In an exclusive interview with CNBC-TV18 the Chief Economic Adviser (CEA) Krishnamurthy V Subramanian said that he expects the full year’s GDP in the double-digits. The CEA mentioned that the government of India wants to spend the money in the best possible way, given that capital expenditure in the country had increased by 14.8 per cent year-on-year. “Just because rev (revenue) position is better, we aren’t going to splurge like there is no tomorrow,” said Subramanian in the interview with CNBC-TV18.
He said that his figures indicated a growth of the Government Capex by 14 per cent to 1.28 lakh crore. The expenditure run rate was one-fourth, which he stated was exactly what we needed. This comes after the expenditure projections made in the budget despite the Covid-19 restrictions.
Subramanian told CNBC-TV18, “Fiscal deficit is lower due to Rs 5 lakh crore additional revenues. I don’t read these numbers as a caution; I will continue to meet budget targets. The key focus is to ensure spending is well directed to get bang for the buck. The cushion provided by additional revenues is being used for investment. We have to be prudent in where we want to put the money despite higher revenues.”
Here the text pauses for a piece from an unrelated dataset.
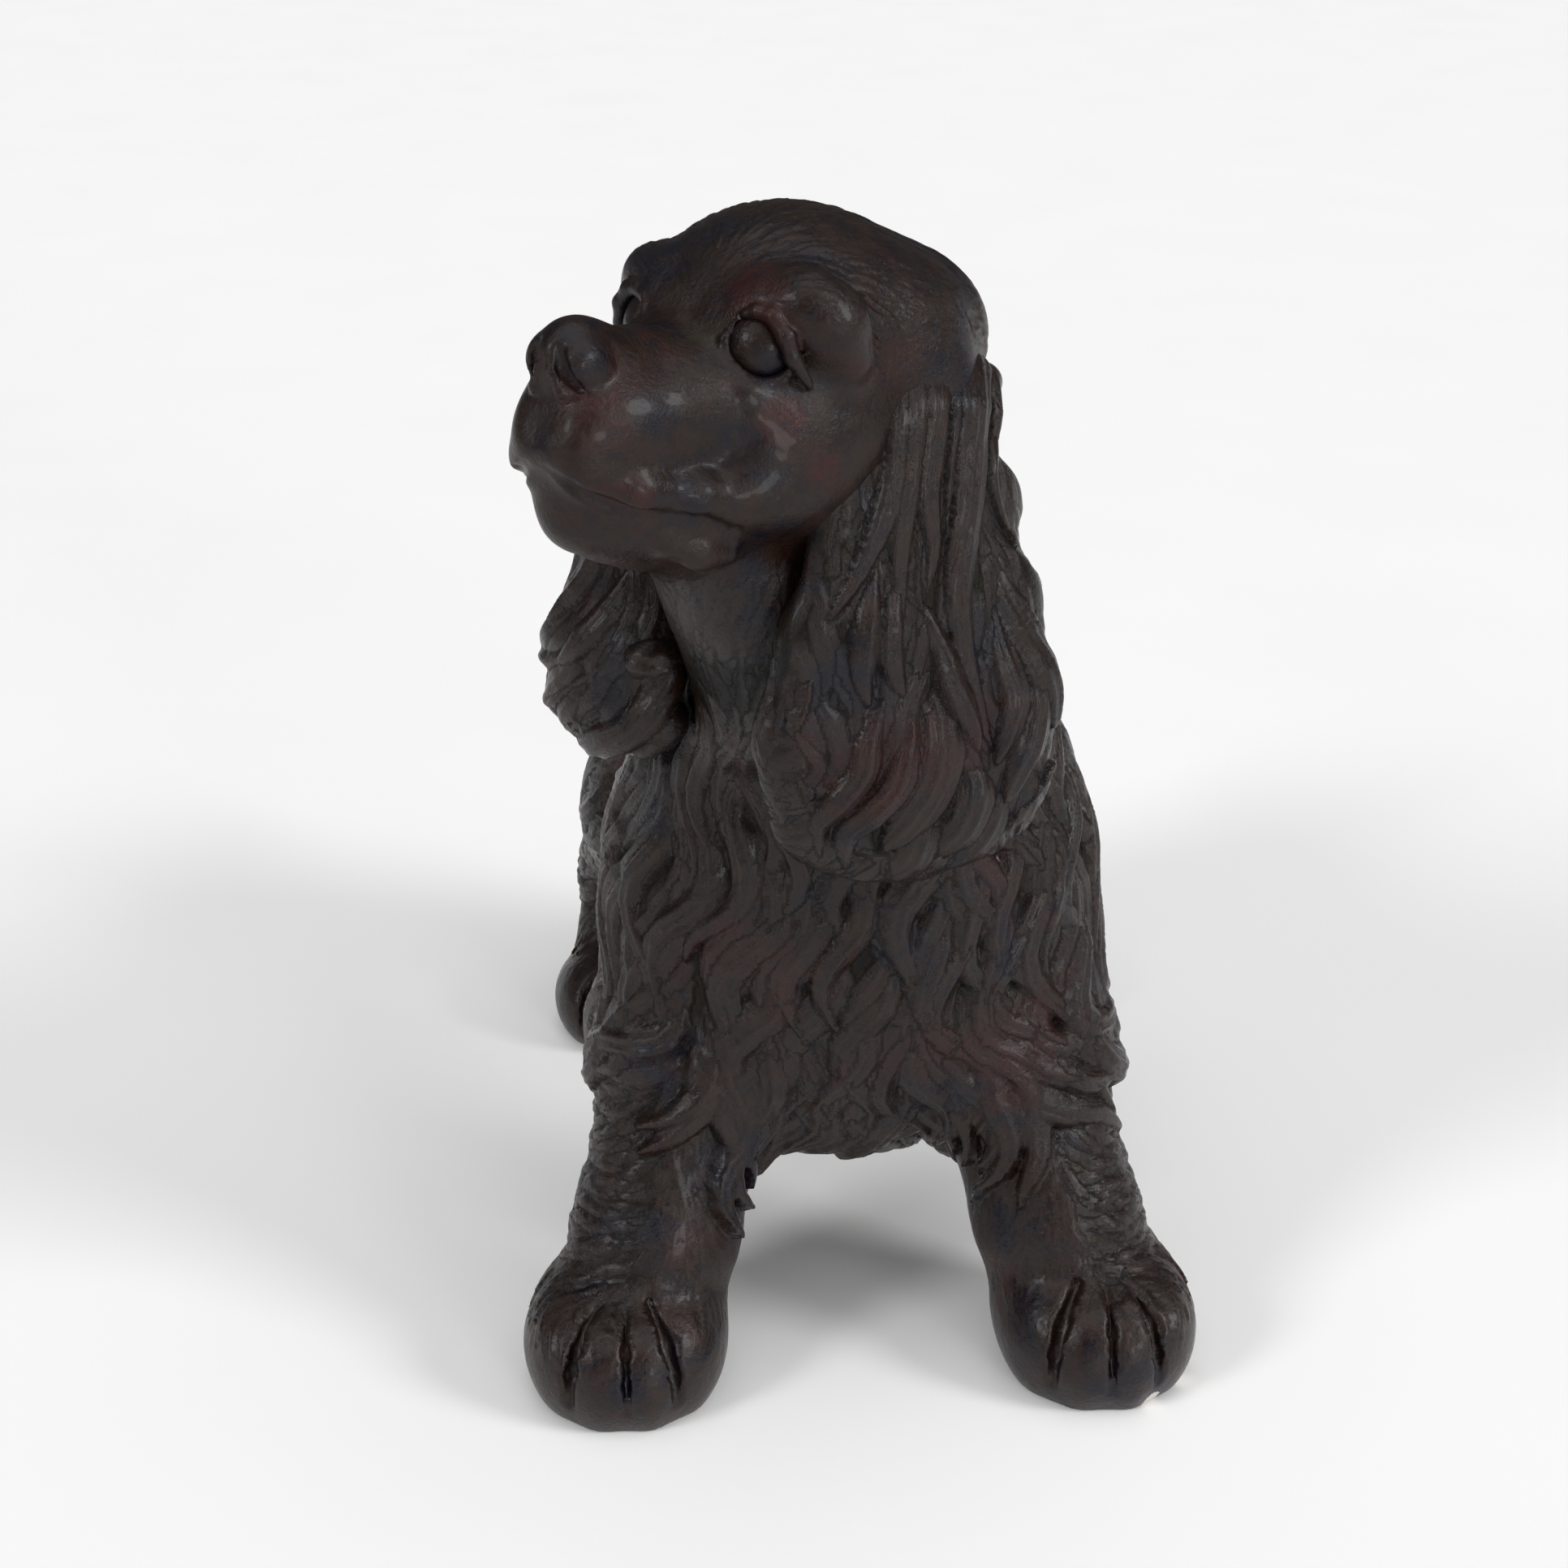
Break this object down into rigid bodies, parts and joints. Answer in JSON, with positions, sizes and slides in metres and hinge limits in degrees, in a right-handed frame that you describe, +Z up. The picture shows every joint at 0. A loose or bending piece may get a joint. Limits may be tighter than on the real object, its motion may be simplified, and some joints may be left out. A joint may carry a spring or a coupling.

Talking about the expectations for the inflation rate, he expressed that he expected the inflation to stay between 5 to 6 per cent till December. “I think policy has played out well on the inflation front. Revenue Expenditure and Capex are as projected in the Budget,” added the CEA in the interview with CNBC-TV18.
On Tuesday, the CEA had talked about India’s macroeconomic fundamentals, which he claimed were stronger and that the country was set for robust growth on the back of structural reforms. He had said that the GDP data for the first quarter reaffirms the government’s predictions of a soon-to-come ‘V-shaped recovery’ made last year. His inputs come after the release of the numbers for the April-June quarter.
In the first quarter of this fiscal, the country saw the economic growth move upwards to 20.1 per cent. This was against a GDP contraction of 24.4 per cent in the April-June quarter of 2020-21. The growth seen in the first quarter put India in the category of one of the fastest-growing economies in the world. However, India’s GDP constant price in the first quarter of 2019-20, which stood at Rs 35.66 lakh crore indicated that the country was still to fully recover from the slumps brought on by the pandemic.
In response to the vaccination drives in India, Subramanian told CNBC-TV18, “By December, I anticipate a large section of the population to have 2nd dose.” This could indicate the beginning of increased growth in the economy as vaccination rates increase.